[Entries taken from a collection]

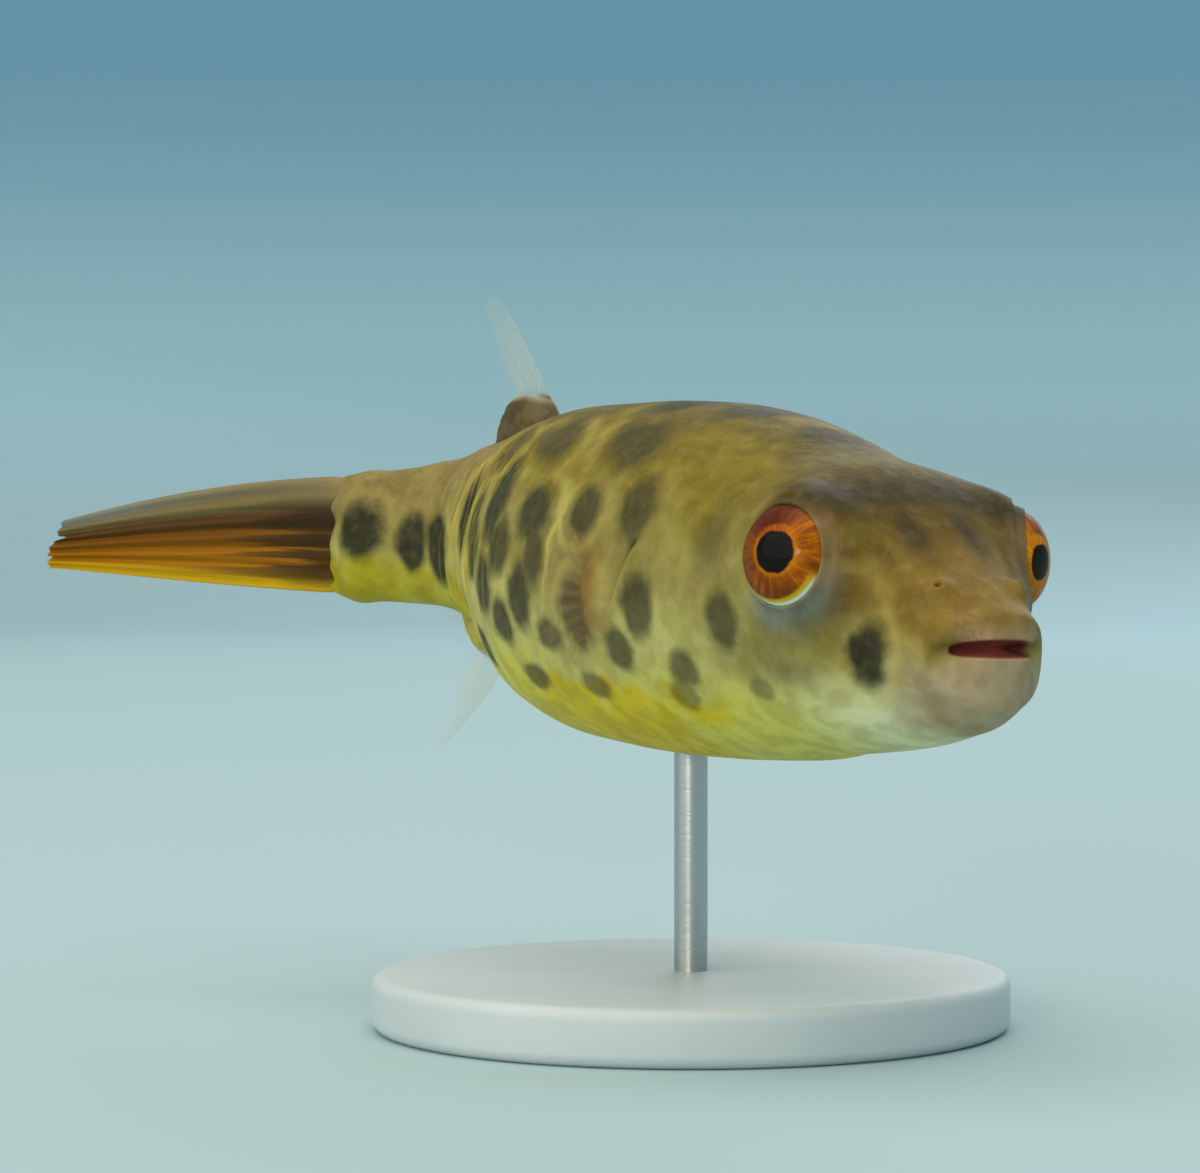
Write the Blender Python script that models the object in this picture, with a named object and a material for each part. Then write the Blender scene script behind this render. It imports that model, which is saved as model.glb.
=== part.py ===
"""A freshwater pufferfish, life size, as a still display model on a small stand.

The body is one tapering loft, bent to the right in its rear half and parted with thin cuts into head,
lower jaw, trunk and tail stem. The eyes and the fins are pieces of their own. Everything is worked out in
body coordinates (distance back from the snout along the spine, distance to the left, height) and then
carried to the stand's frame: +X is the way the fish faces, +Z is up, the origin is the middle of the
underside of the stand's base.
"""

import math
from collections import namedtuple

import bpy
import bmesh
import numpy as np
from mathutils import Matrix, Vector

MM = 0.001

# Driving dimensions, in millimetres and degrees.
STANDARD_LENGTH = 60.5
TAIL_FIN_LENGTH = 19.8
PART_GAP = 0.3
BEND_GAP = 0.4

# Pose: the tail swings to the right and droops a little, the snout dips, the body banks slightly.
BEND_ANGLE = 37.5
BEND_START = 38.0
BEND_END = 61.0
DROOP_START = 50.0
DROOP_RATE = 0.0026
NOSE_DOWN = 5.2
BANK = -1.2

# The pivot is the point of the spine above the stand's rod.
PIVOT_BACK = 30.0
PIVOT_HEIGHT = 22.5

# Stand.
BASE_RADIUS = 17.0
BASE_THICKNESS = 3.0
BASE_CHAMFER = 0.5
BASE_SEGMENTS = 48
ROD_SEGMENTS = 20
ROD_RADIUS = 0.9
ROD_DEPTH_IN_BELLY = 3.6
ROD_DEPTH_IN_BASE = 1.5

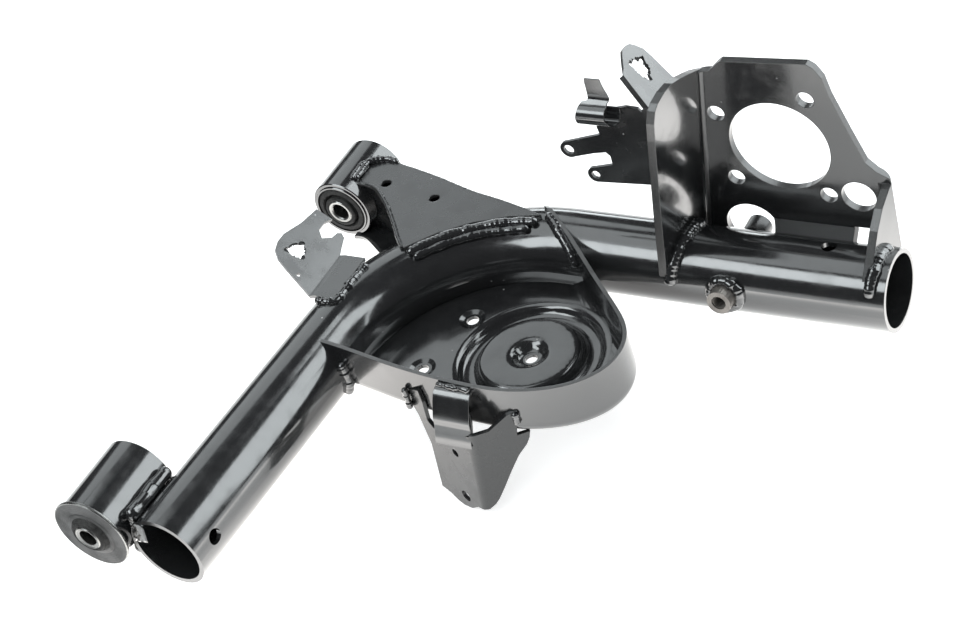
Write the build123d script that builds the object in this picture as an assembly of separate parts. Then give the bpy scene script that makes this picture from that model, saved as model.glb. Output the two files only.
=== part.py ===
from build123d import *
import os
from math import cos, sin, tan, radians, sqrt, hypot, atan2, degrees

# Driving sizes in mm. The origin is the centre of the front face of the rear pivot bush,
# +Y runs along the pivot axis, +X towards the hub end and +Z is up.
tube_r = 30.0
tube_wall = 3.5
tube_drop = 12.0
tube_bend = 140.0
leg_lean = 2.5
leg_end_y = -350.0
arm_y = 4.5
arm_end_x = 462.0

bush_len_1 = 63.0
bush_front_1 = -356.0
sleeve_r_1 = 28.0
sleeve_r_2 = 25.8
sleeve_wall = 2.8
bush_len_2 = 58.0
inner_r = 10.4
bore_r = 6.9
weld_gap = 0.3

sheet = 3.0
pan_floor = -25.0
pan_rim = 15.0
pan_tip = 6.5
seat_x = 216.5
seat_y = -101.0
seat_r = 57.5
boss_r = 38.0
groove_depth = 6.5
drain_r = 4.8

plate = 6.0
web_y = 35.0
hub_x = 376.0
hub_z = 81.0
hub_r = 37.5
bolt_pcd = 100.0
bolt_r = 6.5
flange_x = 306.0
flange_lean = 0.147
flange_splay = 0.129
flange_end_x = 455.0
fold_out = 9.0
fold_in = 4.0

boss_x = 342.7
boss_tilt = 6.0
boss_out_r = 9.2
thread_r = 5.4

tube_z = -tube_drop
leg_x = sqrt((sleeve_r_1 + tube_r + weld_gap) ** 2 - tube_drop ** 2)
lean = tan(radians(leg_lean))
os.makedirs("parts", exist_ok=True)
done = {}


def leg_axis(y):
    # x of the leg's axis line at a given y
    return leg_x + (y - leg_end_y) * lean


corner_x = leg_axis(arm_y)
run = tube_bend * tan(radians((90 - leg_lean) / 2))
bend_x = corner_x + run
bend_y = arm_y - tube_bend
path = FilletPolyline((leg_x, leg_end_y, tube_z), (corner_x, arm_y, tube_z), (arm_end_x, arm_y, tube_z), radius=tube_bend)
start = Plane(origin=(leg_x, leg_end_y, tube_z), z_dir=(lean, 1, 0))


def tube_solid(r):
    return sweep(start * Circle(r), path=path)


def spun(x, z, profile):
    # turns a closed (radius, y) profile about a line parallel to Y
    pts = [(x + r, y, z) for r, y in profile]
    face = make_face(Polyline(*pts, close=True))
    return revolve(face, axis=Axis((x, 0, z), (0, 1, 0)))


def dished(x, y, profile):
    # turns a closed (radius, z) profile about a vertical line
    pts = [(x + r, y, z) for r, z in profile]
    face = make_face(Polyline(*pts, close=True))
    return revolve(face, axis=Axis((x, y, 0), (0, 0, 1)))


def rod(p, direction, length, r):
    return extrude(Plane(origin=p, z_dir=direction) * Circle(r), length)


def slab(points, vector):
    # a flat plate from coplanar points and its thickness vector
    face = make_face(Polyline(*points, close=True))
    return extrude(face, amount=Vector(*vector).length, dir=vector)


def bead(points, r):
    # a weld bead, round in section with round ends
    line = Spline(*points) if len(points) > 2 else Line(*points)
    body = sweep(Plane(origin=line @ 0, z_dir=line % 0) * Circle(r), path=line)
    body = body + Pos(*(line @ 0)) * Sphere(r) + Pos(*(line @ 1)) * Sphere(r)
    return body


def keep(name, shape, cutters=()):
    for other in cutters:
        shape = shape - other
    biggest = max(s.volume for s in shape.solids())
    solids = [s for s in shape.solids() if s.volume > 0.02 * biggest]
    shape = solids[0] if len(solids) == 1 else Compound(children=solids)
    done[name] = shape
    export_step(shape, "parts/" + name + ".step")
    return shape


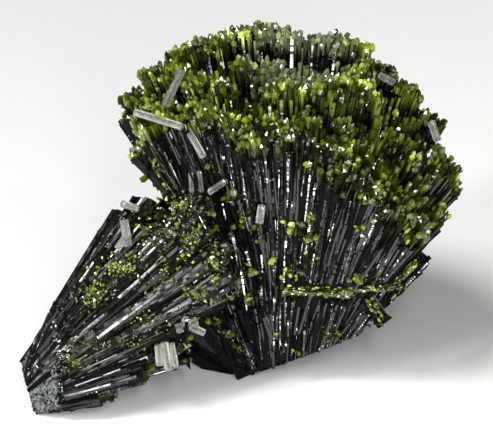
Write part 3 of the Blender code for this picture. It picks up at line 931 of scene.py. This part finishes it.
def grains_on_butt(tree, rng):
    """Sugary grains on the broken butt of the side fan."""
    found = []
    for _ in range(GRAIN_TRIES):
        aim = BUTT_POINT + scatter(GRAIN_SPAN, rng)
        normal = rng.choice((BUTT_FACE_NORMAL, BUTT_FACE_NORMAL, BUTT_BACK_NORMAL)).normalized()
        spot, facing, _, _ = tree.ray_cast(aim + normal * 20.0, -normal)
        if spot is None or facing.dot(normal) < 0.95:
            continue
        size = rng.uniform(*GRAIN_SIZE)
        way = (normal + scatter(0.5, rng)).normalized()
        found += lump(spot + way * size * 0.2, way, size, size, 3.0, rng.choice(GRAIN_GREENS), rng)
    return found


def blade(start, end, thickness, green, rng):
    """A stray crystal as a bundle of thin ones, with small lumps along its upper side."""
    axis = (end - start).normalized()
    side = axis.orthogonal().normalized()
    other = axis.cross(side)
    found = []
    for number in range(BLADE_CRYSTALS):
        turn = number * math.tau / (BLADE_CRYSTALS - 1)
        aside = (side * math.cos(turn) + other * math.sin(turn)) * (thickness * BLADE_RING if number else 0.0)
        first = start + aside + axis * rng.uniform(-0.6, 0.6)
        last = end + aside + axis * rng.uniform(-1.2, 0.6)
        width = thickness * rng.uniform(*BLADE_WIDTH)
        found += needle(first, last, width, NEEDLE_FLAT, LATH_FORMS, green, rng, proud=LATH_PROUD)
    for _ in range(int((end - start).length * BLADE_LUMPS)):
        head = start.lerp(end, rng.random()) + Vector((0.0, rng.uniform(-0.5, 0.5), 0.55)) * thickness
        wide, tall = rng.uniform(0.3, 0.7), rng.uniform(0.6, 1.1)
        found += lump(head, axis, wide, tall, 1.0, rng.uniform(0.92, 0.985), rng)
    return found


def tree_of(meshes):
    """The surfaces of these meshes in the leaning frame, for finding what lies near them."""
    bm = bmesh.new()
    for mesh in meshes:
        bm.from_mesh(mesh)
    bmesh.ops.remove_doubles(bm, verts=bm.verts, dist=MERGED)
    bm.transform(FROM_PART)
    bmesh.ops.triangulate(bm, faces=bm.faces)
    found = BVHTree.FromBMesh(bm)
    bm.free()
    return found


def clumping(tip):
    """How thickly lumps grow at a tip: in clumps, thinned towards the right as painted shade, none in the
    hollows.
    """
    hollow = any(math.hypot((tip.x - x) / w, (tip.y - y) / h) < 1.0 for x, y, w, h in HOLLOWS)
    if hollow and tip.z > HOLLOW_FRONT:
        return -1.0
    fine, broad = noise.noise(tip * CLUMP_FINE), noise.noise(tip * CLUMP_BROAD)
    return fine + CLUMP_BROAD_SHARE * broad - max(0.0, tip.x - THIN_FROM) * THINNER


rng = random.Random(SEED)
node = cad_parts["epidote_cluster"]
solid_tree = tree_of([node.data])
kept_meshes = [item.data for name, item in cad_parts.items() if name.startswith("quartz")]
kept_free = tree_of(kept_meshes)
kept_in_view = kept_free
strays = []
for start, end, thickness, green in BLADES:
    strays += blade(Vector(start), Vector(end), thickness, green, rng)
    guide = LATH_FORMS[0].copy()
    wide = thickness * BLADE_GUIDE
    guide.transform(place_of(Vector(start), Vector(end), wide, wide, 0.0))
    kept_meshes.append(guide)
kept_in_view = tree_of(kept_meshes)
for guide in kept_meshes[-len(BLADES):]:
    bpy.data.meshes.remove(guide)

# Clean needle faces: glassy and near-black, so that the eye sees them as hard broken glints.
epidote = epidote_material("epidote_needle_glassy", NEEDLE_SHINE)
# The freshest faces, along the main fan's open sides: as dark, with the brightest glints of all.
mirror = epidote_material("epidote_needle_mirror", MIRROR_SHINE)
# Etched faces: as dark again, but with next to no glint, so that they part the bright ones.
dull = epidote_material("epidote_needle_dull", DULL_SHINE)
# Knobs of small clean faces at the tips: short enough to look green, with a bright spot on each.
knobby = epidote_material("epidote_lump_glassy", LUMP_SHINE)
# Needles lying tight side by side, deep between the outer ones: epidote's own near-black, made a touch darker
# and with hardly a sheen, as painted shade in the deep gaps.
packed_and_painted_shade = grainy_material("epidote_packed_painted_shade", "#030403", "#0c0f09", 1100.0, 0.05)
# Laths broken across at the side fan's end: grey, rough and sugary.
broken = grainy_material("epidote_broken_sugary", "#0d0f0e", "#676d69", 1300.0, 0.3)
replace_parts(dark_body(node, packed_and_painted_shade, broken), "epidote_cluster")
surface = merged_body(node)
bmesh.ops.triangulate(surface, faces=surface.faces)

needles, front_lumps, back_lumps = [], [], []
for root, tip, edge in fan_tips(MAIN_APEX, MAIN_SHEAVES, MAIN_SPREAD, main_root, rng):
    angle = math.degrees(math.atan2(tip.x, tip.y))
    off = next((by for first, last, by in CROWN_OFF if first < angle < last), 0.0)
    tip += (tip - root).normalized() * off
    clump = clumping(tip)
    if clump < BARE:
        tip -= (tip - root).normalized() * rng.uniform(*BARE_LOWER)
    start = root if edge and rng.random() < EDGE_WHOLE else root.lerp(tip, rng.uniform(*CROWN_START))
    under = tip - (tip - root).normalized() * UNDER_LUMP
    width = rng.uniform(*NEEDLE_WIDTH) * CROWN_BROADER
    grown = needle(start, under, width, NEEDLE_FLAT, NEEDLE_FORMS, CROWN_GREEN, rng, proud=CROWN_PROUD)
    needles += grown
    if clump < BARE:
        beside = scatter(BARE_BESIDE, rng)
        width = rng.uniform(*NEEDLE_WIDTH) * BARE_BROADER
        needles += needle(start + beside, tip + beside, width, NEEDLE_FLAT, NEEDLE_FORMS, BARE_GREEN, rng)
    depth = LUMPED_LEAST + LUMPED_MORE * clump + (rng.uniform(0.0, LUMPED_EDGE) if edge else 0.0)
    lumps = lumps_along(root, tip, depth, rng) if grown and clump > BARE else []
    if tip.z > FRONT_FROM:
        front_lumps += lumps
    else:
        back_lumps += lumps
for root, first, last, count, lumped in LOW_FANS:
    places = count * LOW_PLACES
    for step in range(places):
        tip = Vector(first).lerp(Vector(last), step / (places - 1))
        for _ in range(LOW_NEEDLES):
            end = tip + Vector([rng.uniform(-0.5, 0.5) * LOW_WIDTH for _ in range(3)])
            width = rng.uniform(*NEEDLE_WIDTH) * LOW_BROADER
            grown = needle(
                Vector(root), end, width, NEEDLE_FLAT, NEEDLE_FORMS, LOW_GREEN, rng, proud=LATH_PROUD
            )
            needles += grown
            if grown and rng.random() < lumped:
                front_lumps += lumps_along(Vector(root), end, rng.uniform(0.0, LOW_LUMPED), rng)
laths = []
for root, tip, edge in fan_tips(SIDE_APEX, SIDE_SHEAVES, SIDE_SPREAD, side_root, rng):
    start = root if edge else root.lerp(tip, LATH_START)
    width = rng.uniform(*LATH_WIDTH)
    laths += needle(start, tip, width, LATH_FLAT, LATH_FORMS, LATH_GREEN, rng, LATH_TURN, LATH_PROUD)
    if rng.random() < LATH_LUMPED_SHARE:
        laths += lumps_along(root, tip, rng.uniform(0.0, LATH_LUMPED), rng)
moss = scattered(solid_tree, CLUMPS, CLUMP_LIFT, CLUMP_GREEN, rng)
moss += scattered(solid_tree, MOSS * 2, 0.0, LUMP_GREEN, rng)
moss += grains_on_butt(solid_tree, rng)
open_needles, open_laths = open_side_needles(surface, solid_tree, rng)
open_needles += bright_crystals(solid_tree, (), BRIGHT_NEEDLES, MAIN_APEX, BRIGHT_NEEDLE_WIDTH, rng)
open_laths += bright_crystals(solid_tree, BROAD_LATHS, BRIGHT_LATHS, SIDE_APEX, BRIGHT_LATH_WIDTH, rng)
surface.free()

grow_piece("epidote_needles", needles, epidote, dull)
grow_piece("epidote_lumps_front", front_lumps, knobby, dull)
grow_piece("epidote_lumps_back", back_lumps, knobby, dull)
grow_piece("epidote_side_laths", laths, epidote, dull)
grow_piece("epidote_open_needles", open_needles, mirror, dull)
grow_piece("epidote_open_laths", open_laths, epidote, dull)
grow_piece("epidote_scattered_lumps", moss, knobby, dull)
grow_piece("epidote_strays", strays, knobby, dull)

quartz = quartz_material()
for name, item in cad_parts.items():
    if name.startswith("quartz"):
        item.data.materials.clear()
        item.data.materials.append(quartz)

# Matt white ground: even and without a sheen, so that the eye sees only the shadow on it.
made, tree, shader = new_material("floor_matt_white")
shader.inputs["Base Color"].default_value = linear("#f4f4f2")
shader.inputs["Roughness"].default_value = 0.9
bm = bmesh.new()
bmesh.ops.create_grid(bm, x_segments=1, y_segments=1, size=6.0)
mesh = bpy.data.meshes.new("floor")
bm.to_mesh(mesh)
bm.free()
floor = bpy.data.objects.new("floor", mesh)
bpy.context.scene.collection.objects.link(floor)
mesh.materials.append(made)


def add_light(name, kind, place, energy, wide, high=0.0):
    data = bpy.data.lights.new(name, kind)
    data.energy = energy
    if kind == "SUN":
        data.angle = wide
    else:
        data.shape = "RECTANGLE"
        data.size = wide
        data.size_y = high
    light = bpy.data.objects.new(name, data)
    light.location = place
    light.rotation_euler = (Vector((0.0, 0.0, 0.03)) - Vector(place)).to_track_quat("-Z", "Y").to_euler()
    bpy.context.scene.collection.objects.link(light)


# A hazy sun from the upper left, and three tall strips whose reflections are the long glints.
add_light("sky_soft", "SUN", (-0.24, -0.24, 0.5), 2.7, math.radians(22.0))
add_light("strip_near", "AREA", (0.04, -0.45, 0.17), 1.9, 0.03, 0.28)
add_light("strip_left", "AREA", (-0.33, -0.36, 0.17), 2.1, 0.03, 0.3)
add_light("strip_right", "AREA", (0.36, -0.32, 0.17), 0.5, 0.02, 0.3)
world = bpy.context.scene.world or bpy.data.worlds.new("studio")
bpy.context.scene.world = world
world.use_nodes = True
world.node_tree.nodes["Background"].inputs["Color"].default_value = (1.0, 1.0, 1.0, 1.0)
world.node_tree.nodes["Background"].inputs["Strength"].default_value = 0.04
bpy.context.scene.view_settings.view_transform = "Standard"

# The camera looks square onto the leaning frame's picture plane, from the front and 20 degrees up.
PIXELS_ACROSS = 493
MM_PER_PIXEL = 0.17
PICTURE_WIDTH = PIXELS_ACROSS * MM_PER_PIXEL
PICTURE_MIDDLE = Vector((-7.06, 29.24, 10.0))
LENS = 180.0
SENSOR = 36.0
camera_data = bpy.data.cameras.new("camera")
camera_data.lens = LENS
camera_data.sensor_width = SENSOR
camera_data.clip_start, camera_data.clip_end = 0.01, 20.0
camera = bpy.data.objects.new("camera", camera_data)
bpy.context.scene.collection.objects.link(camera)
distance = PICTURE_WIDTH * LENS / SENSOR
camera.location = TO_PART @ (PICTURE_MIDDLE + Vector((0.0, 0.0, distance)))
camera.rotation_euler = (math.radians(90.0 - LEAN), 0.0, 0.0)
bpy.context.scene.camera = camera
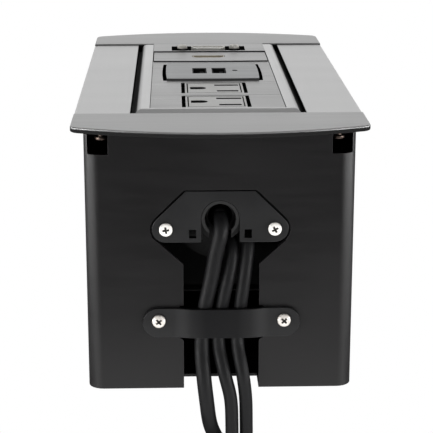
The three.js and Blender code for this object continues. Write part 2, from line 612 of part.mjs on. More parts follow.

— DIRECTIONS —
Repeat word for word the lines from the line with "Write the build123d" to the line with "return revolve(face, axis=Axis((x, 0, z), (0, 1, 0)))", both lines included.

— FINAL RESULT —
Write the build123d script that builds the object in this picture as an assembly of separate parts. Then give the bpy scene script that makes this picture from that model, saved as model.glb. Output the two files only.
=== part.py ===
from build123d import *
import os
from math import cos, sin, tan, radians, sqrt, hypot, atan2, degrees

# Driving sizes in mm. The origin is the centre of the front face of the rear pivot bush,
# +Y runs along the pivot axis, +X towards the hub end and +Z is up.
tube_r = 30.0
tube_wall = 3.5
tube_drop = 12.0
tube_bend = 140.0
leg_lean = 2.5
leg_end_y = -350.0
arm_y = 4.5
arm_end_x = 462.0

bush_len_1 = 63.0
bush_front_1 = -356.0
sleeve_r_1 = 28.0
sleeve_r_2 = 25.8
sleeve_wall = 2.8
bush_len_2 = 58.0
inner_r = 10.4
bore_r = 6.9
weld_gap = 0.3

sheet = 3.0
pan_floor = -25.0
pan_rim = 15.0
pan_tip = 6.5
seat_x = 216.5
seat_y = -101.0
seat_r = 57.5
boss_r = 38.0
groove_depth = 6.5
drain_r = 4.8

plate = 6.0
web_y = 35.0
hub_x = 376.0
hub_z = 81.0
hub_r = 37.5
bolt_pcd = 100.0
bolt_r = 6.5
flange_x = 306.0
flange_lean = 0.147
flange_splay = 0.129
flange_end_x = 455.0
fold_out = 9.0
fold_in = 4.0

boss_x = 342.7
boss_tilt = 6.0
boss_out_r = 9.2
thread_r = 5.4

tube_z = -tube_drop
leg_x = sqrt((sleeve_r_1 + tube_r + weld_gap) ** 2 - tube_drop ** 2)
lean = tan(radians(leg_lean))
os.makedirs("parts", exist_ok=True)
done = {}


def leg_axis(y):
    # x of the leg's axis line at a given y
    return leg_x + (y - leg_end_y) * lean


corner_x = leg_axis(arm_y)
run = tube_bend * tan(radians((90 - leg_lean) / 2))
bend_x = corner_x + run
bend_y = arm_y - tube_bend
path = FilletPolyline((leg_x, leg_end_y, tube_z), (corner_x, arm_y, tube_z), (arm_end_x, arm_y, tube_z), radius=tube_bend)
start = Plane(origin=(leg_x, leg_end_y, tube_z), z_dir=(lean, 1, 0))


def tube_solid(r):
    return sweep(start * Circle(r), path=path)


def spun(x, z, profile):
    # turns a closed (radius, y) profile about a line parallel to Y
    pts = [(x + r, y, z) for r, y in profile]
    face = make_face(Polyline(*pts, close=True))
    return revolve(face, axis=Axis((x, 0, z), (0, 1, 0)))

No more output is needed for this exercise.